Q3: When should I hire an AI consultant?
Hire an AI consultant when you need speed, when the problem is complex, or when you don’t have internal experience designing systems and data workflows. A good consultant helps you avoid expensive dead ends and asks the follow-up questions the tools won’t ask. Once the approach is clear, you can decide whether to build the long-term capability in-house.
Q4: How do I add AI to my business without wasting money?
Avoid “AI for the sake of AI.” Start with a real bottleneck and confirm the current cost in time or dollars. Then run a small pilot tied to a metric, not a vibe. If the task repeats, invest in a system and documentation so results don’t depend on one person’s prompting style.

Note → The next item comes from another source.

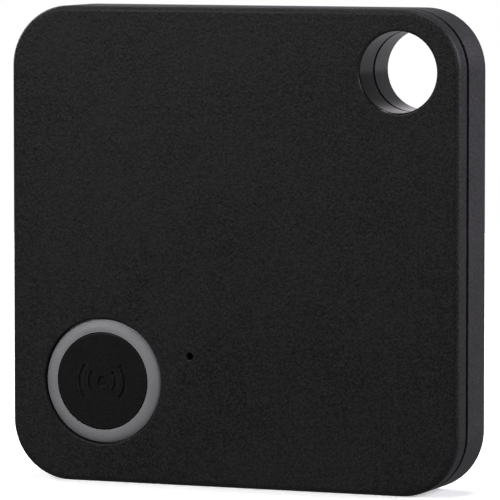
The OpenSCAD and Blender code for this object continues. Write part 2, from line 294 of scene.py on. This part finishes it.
def make_materials():
    """One finish for each of the record's material slots."""
    bore = lanyard_bore()
    return {
        "front_plastic": moulded("front_case_grain", (0.0048, 0.0046, 0.0049),
                                 (0.0264, 0.0254, 0.0267), polished=bore),
        "rear_plastic": moulded("rear_case_grain", (0.0064, 0.0061, 0.0067),
                                (0.0330, 0.0317, 0.0343), level=0.22, polished=bore, gloss=1.0),
        "grey_ring": ring_paint(),
        "button_plastic": moulded("button_fine_grain", (0.0050, 0.0050, 0.0052),
                                  (0.0120, 0.0120, 0.0124), rough=(0.40, 0.50),
                                  grain=0.00012, depth=0.000010, level=0.12),
        "solder_mask": board_mask(),
        "black_resin": ceramic("black_resin_moulded", (0.008, 0.008, 0.009), (0.022, 0.022, 0.024)),
        "plated_steel": metal("plated_steel", (0.66, 0.66, 0.65), (0.42, 0.41, 0.39)),
        "ivory_plastic": milky("ivory_plastic", (0.55, 0.50, 0.40), (0.66, 0.61, 0.50)),
        "gold_plate": metal("gold_plate", (0.86, 0.62, 0.27), (0.62, 0.42, 0.20)),
        "tan_ceramic": ceramic("tan_ceramic", (0.30, 0.20, 0.11), (0.46, 0.33, 0.20)),
        "solder": metal("solder_tin", (0.64, 0.64, 0.66), (0.40, 0.40, 0.41), rough=(0.2, 0.5)),
        "ferrite": ceramic("ferrite_core", (0.018, 0.018, 0.02), (0.055, 0.055, 0.06)),
        "brass_plate": metal("buzzer_brass", (0.74, 0.54, 0.22), (0.45, 0.29, 0.12),
                             lines=(1, 1, 0.1)),
        "white_ceramic": ceramic("piezo_ceramic", (0.62, 0.60, 0.55), (0.78, 0.77, 0.73)),
        "adhesive_tape": milky("adhesive_tape", (0.52, 0.49, 0.38), (0.68, 0.65, 0.55),
                               rough=(0.5, 0.7)),
        "nickel_strip": metal("nickel_strip", (0.66, 0.63, 0.57), (0.44, 0.41, 0.36),
                              lines=(0.08, 1, 1)),
        "cell_steel": metal("cell_steel", (0.70, 0.70, 0.69), (0.58, 0.57, 0.55), lines=(0.06, 1, 1),
                            rough=(0.36, 0.48)),
        "gasket_plastic": milky("gasket_plastic", (0.03, 0.05, 0.14), (0.05, 0.08, 0.2)),
        "black_foam": foam(),
    }


materials = make_materials()
for part in frame["record"]["subparts"]:
    slots = frame["nodes"][part["node"]].data.materials
    for index in range(len(slots)):
        slots[index] = materials[part["material_slot"]]


# ---------------------------------------------------------------- board detail

board_low, board_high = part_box("circuit_board")
BOARD_Y = board_high.y
cell_low, cell_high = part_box("cell_can")
cell_centre = (cell_low + cell_high) / 2
coil_low, coil_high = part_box("boost_inductor")
coil_centre = (coil_low + coil_high) / 2
store_low, store_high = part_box("reservoir_capacitor")
store_centre = (store_low + store_high) / 2
driver_low, driver_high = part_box("buzzer_driver")
driver_centre = (driver_low + driver_high) / 2
pads_low, pads_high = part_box("test_pads")
plus_low, plus_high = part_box("positive_contact")


def piece(name, mesh, body, finish):
    """Makes a mesh into an object that rides on a body and a finish."""
    data = bpy.data.meshes.new(name)
    bmesh.ops.recalc_face_normals(mesh, faces=mesh.faces)
    mesh.to_mesh(data)
    mesh.free()
    made = bpy.data.objects.new(name, data)
    bpy.context.scene.collection.objects.link(made)
    data.materials.append(finish)
    for face in data.polygons:
        face.use_smooth = True
    data.set_sharp_from_angle(angle=math.radians(35))
    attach(made, body)
    return made


def loops(mesh, rings):
    """Skins a list of rings of points, each ring closed, and caps the ends."""
    rows = [[mesh.verts.new(p) for p in ring] for ring in rings]
    count = len(rows[0])
    for a, b in zip(rows, rows[1:]):
        for i in range(count):
            j = (i + 1) % count
            mesh.faces.new((a[i], a[j], b[j], b[i]))
    mesh.faces.new(rows[0][::-1])
    mesh.faces.new(rows[-1])


def track(mesh, path, width, low, high):
    """A flat strip along a path of (x, z) points, mitred at its corners, from y low to high."""
    points = [Vector(p) for p in path]
    left, right = [], []
    for i, p in enumerate(points):
        before = (p - points[i - 1]).normalized() if i else (points[1] - p).normalized()
        after = (points[i + 1] - p).normalized() if i + 1 < len(points) else before
        along = (before + after).normalized()
        across = Vector((-along.y, along.x)) * (width / 2 / max(0.5, along.dot(before)))
        left.append(p + across)
        right.append(p - across)
    soft = min(width * 0.2, (high - low) * 0.9)
    rings = []
    for a, b in zip(left, right):
        inward = (b - a).normalized() * soft
        rings.append([(a.x, low, a.y), (a.x + inward.x, high, a.y + inward.y),
                      (b.x - inward.x, high, b.y - inward.y), (b.x, low, b.y)])
    loops(mesh, rings)


def annulus(mesh, x, z, inner, outer, low, high, steps=28):
    """A flat ring on the board with softened rims."""
    soft = (high - low) * 0.8
    profile = [(inner, low), (inner, high - soft), (inner + soft, high), (outer - soft, high),
               (outer, high - soft), (outer, low)]
    rows = []
    for k in range(steps):
        angle = 2 * math.pi * k / steps
        rows.append([mesh.verts.new((x + r * math.cos(angle), y, z + r * math.sin(angle)))
                     for r, y in profile])
    for a, b in zip(rows, rows[1:] + rows[:1]):
        for i in range(len(profile)):
            j = (i + 1) % len(profile)
            mesh.faces.new((a[i], a[j], b[j], b[i]))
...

Q5: Why is my sales team wasting time on lead lists?
Because most lead lists are too broad to be actionable. Even if the titles and company size look right, the person might not have the right problem or urgency. Move away from “more records” and toward “better matches,” using AI lead scoring or tighter targeting based on your actual buyer patterns.
Q6: How do I know if an AI expert is legit?
Ask them to define the problem difficulty and propose an approach that includes people, process, and data, not only prompts. A real expert can explain tradeoffs, risks, and what they would not do. They should also talk about systems, adoption, and data architecture, because that’s where most implementations break.
Q7: Why AI adoption fails in companies even with good tools?
People fear replacement, leaders fail to model usage, and workflows stay inconsistent. Another common issue is data fragmentation: different teams use different sources, so “AI answers” conflict. Adoption improves when leadership explains the goal, trains by example, and builds repeatable processes that pull from shared data.